4. The system of claim 2, wherein said third expansion device is a capillary tube.

5. The system of claim 3, wherein said third expansion device is a capillary tube.

6. The system of claim 4, wherein said first and second expansion devices are thermostatic expansion valves.

7. The system of claim 4, wherein said first and second expansion devices comprise a single two-way expansion device.

8. The system of claim 1, wherein said second heat exchanger means comprises a variable speed fan for causing ambient air to flow through said heat exchanger means, and wherein said cycle control means further controls the speed of said variable speed fan to adjust the amount of heat transferred between the ambient air and the refrigerant.

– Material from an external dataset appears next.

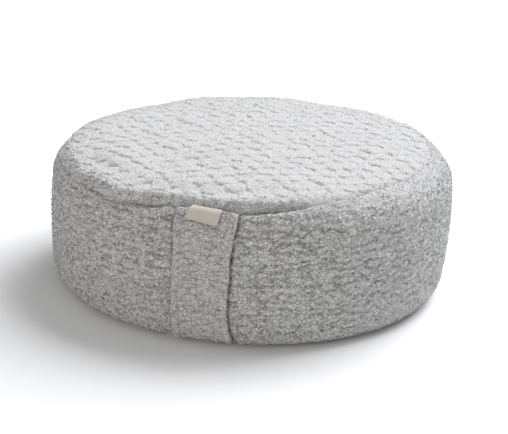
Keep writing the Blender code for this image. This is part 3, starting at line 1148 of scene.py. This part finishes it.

9. The system of claim 2, wherein said second heat exchanger means comprises a variable speed fan for causing ambient air to flow through said heat exchanger means, and wherein said cycle control means further controls the speed of said variable speed fan to adjust the amount of heat transferred between the ambient air and the refrigerant.

10. The system of claim 4, wherein said second heat exchanger means comprises a variable speed fan for causing ambient air to flow through said heat exchanger means, and wherein said cycle control means further controls the speed of said variable speed fan to adjust the amount of heat transferred between the ambient air and the refrigerant.

11. The system of claim 1, wherein said second heat exchanger means transfers heat to or from a refrigerant therein and the exterior ambient air.

12. The system of claim 1, wherein said second heat exchanger means transfers heat to or from a refrigerant therein and water.

13. The system of claim 12, wherein said water in said second heat exchanger means is provided by a closed loop system wherein the water is cooled or heated in the ground after passing through said heat exchanger means.

14. The system of claim 12, wherein said water in said second heat exchanger means is provided from an external source of water in a once-through system.